→ **WHAT YOU SHOULD DO**
Search the listing below for "this". Copy each matching line.

→ **MATERIAL**
--
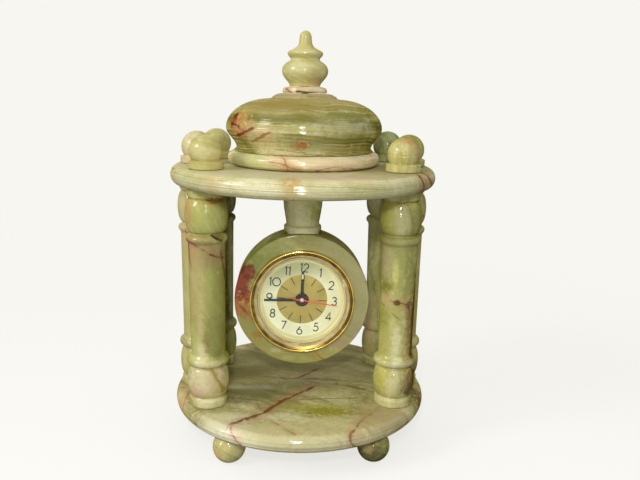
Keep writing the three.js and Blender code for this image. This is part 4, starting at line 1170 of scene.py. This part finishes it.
--
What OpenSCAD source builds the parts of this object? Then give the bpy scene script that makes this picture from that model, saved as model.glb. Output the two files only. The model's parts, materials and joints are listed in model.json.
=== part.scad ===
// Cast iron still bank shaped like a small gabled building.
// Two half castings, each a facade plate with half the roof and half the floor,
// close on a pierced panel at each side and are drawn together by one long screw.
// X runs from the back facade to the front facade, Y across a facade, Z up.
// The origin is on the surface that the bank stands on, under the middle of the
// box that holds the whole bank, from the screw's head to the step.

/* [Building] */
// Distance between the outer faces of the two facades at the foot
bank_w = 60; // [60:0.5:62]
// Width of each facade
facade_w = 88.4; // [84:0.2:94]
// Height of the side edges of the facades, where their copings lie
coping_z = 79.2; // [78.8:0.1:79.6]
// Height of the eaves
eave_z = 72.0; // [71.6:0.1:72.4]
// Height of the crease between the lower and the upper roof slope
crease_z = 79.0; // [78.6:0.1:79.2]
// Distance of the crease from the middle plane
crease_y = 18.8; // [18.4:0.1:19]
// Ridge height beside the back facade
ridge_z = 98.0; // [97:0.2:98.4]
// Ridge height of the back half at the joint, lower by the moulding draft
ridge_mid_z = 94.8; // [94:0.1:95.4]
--
→ **PROBLEM SOLUTION**
Keep writing the three.js and Blender code for this image. This is part 4, starting at line 1170 of scene.py. This part finishes it.
What OpenSCAD source builds the parts of this object? Then give the bpy scene script that makes this picture from that model, saved as model.glb. Output the two files only. The model's parts, materials and joints are listed in model.json.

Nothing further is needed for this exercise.